This is a remake or based off the same novel as a Burt Reynolds film called Heat (Also the title of the novel) from the 80s.  I was very much looking forward to Wild Card because Heat was a favorite among my roommates and I in college.  One of them found it in the $5 bin one summer after we had just enjoyed another Reynolds’ classic Malone! (We rented it because the tag was “Ex-Cop, Ex-CIA, Ex-plosive!”).  If you’re looking for a rollicking good time, seeing Reynolds play a latino, dress in silly outfits and have some applaud-worthy over the top action sequences, check that film out!  I was pleased to see this one really retained a lot of that story and even some of the dialogue (The “I’ve been shit on, shot at” line is a fave of mine).  Another fun fact, we were so into Reynolds’ Heat, I made a radio trailer for it as a project in my audio class that summer.

Obviously Jason Statham is probably less convincing than Burt Reynolds as an Hispanic guy, so the last name goes from Escalante to Wild so they can make an action movie title.  Statham is his regular self here.  The reason you pick up the movie to begin with.  He delivers some good one liners and also tries his chops at some comedy.  Action-wise, he’s gets his normal set of punches and kicks in and it feels like business as usual.

He’s supported by a surprisingly big group of names in the cast.  I’m not talking large movie stars but plenty of well known character actors and televisions actors surround him.  But, one look at the film, and if you know a thing or two about how movies are made, you can see how they made this work out.  Most of these supporting players are limited to one or two scenes, and said scenes take place in the same location.  You can easily see that Anne Heche, Sofia Vergara, Hope Davis and Jason Alexander probably took a nice paycheck to just spend a day or two in Vegas and film some scenes.  Its fine and it works, but if you’re exciting about checking out people like Vergara or Stanley Tucci, they’re both gone from the film not too long after they’ve shown up.

Director Simon West had a promising start to his action resume with Con Air (Shut up, that movie is awesome sauce) but has since sort gone on to make an assembly line of stinkers both high profile and forgotten.  I may have viewed this film as “average at best”, but this winds up being one of West’s best efforts and better one in a long time.  While the action scenes are limited and feature just “up to par” fights that blend together, West does make interesting choices elsewhere.  I really like how he moves a scene to the next by intercutting shots seamlessly into the end of the one at hand.

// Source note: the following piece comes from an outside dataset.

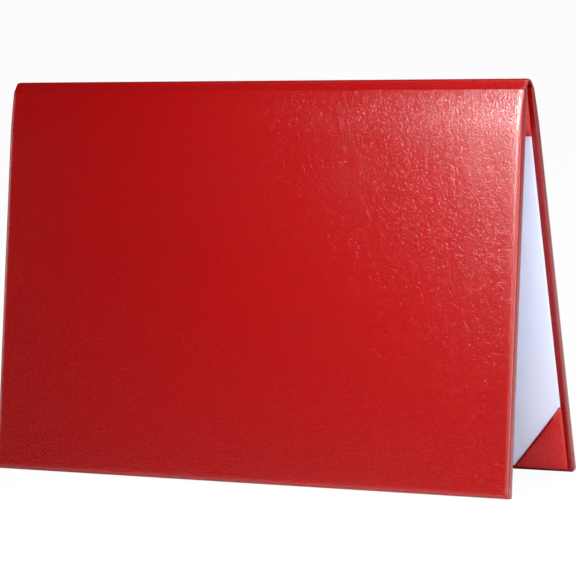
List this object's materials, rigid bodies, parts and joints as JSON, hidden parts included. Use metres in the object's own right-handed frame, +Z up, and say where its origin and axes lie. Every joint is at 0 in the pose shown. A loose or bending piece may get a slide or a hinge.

I mentioned the action scenes blending together.  There are 3 big ones and they all are pretty much straight up fist fights with guns present just to be thwarted by Wild (He doesn’t use weapons).  Its not really action, but a sequence in which Nick Black Jack’s his way to over half a million dollars turns into one of the most intense moments.  The blending action hampers the film’s ending as my wife and I were stunned when the credits began rolling as we thought there was going to be more or at least another action sequence.  It didn’t feel like it was over and the last action sequence to ramp up anything and felt just like the rest.  The Burt Reynolds one actually had him running through a gauntlet of things and proved a much more satisfying ending.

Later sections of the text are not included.